To finish, you must respect a ratio between the number of cache devices and capacity devices. The capacity devices must be a multiple of cache devices. This ensures that each cache device has the same number of capacity devices.
Reserved capacity
When you design the storage pool capacity and you choose the number of storage devices, you need to keep in mind that you need some unused capacity in the storage pool. This is the reserved capacity in case of repair process. If a capacity device fails, storage pool duplicates blocks that were written in this device to respect the resilience mode. This process requires free space to duplicate blocks. Microsoft recommends to leave empty the space of one capacity device per node up to four drives.
For example, I have 6 nodes with 4x 4TB HDD per node. I leave empty 4x 4TB (one per node up to four drives) in the storage pool for reserved capacity.
Example of storage design
You should know that in hyperconverged infrastructure, the storage and the compute are related because these components reside in the same box. So before calculate the required raw capacity you should have evaluated two things: the number of nodes you plan to deploy and the useable storage capacity required. For this example, let’s say that we need four nodes and 20TB of useable capacity.
First thing, you have to choose a resilience mode. In hyperconverged, usually 2-way Mirroring and 3-way Mirroring are implemented. If you choose 2-Way mirroring (1 fault tolerance), you have 50% of useable capacity. If you choose 3-Way Mirroring (recommended, 2 fault tolerances) you have only 33% of useable capacity.

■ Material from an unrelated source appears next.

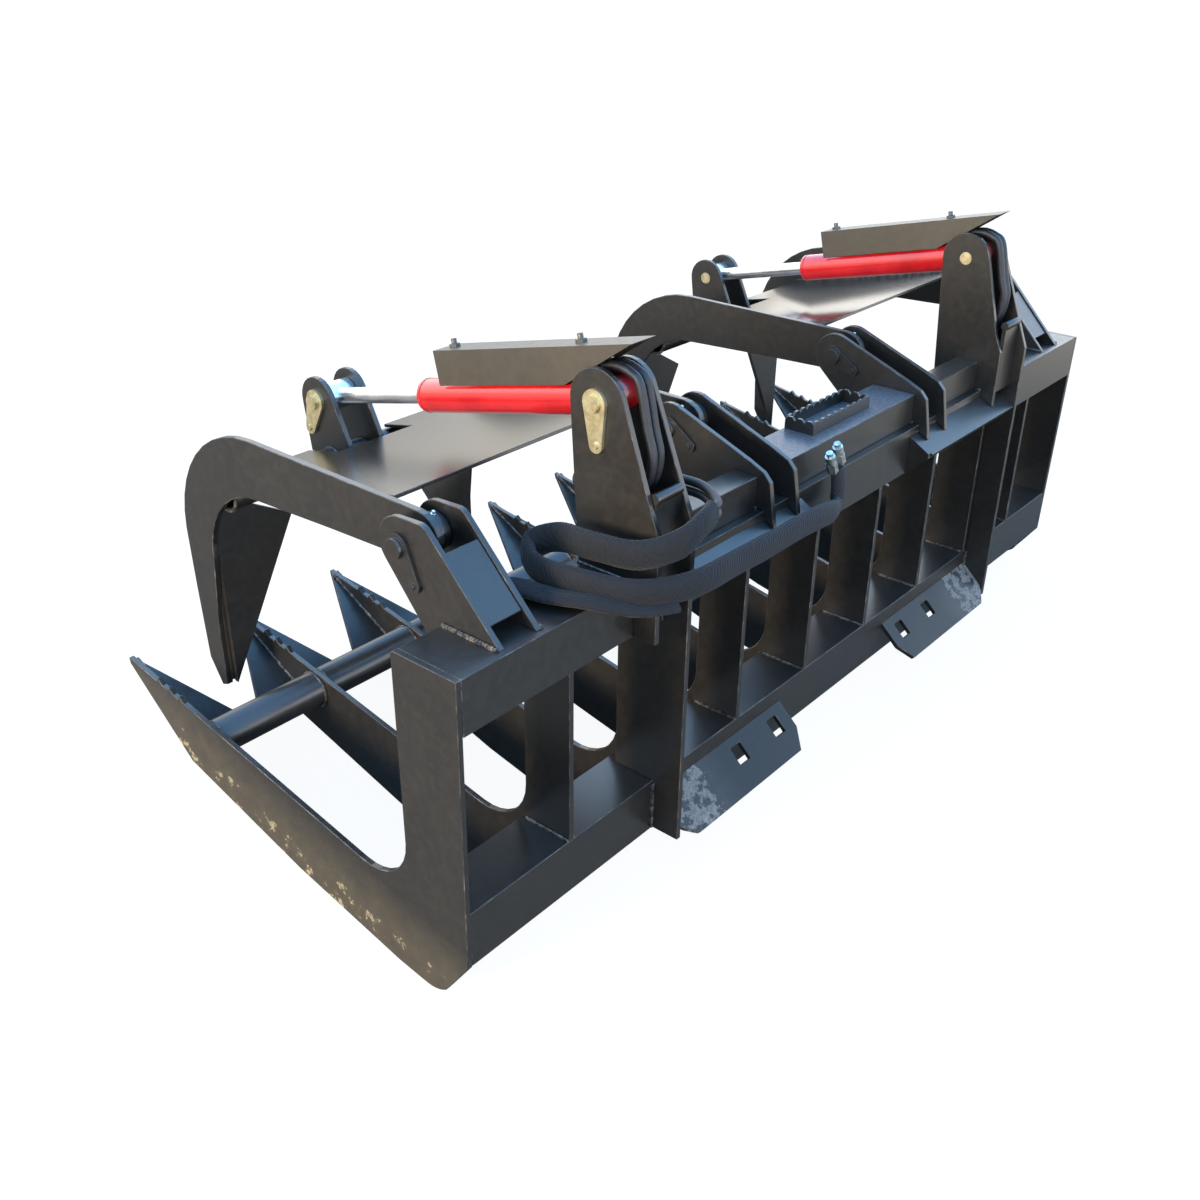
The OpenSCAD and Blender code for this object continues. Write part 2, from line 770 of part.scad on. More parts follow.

PS: At the time of writing this topic, Microsoft has announced deduplication in next Windows Server release for ReFS volume.
So, if you need 20TB of useable capacity and you choose 3-Way Mirroring, you need at least 60TB (20 x 3) of raw storage capacity. That means that in each node (4-node) you need 15TB of raw capacity.
Now that you know you need 15TB of raw storage per node, you need to define the number of capacity storage devices. If you need maximum performance, you can choose only NVMe devices. But this solution will be very expensive. For this example, I choose SSD for the cache and HDD for the capacity.
Next, I need to define which kind of HDD I select. If I choose 4x 4TB HDD per node, I will have 16TB raw capacity per node. I need to add an additional 4TB HDD for the reserved capacity. But this solution is not good regarding the cache ratio. No cache ratio can be respected with five capacity devices. In this case I need to add an additional 4TB HDD to get a total of 6x 4TB HDD per node (24TB raw capacity) and I can respect the cache ratio with 1:2 or 1:3.
The other solution is to select 2TB HDD. I need 8x 2TB HDD to get the required raw capacity. Then I add an additional 2TB HDD for the reserved capacity. I get 9x 2TB HDD and I can respect the cache ratio with 1:3. I prefer this solution because I’m closest of the specifications.
Now we need to design the cache devices. For our solution, we need 3x cache devices for a total capacity of 1.8TB at least (10% of raw capacity per node). So I choose to buy 800GB SSD (because my favorite cache SSD, Intel S3710, exists in 400GB or 800GB :)). 800GB x 3 = 2.1TB cache capacity per node.
So, each node will be installed with 3x 800GB SSD and 9x 2TB HDD with a cache ratio of 1:3. The total raw capacity is 72TB and the reserved capacity is 8TB. The useable capacity will be 21.12TB ((72-8) x 0.33).
About Fault Domain Awareness
I have made this demonstration with a Fault Domain Awareness at the node level. If you choose to configure Fault Domain Awareness at chassis and rack level, the calculation is different. For example, if you choose to configure Fault Domain Awareness at the rack level, you need to divide the total raw capacity across the rack number. You need also the exact same number of nodes per rack. With this configuration and the above case, you need 15TB of raw capacity per rack.
Hello
Where do you have this number of max 26 drives supported per server from? I’ve never heard or read it anywhere, and can only find it referenced on your blog.
Best wishes
Hi,
This is what said me the Microsoft product group. Currently 416 disks are supported in the cluster. 416 / 16 = 26 drives. I think this is the reason …
Hello
I am just studying cache.
Could you let me know why we do?
“You must implement at least 4 capacity storage devices per node. If you plan to install cache storage devices, you have to deploy two of them at least per node.”
Hi,
Microsoft supports at least four physical disks per node. If you plan to install cache, you need at least two cache devices to ensure HA. If a cache device fails, the other can manage IO for all capacity disks while the failure.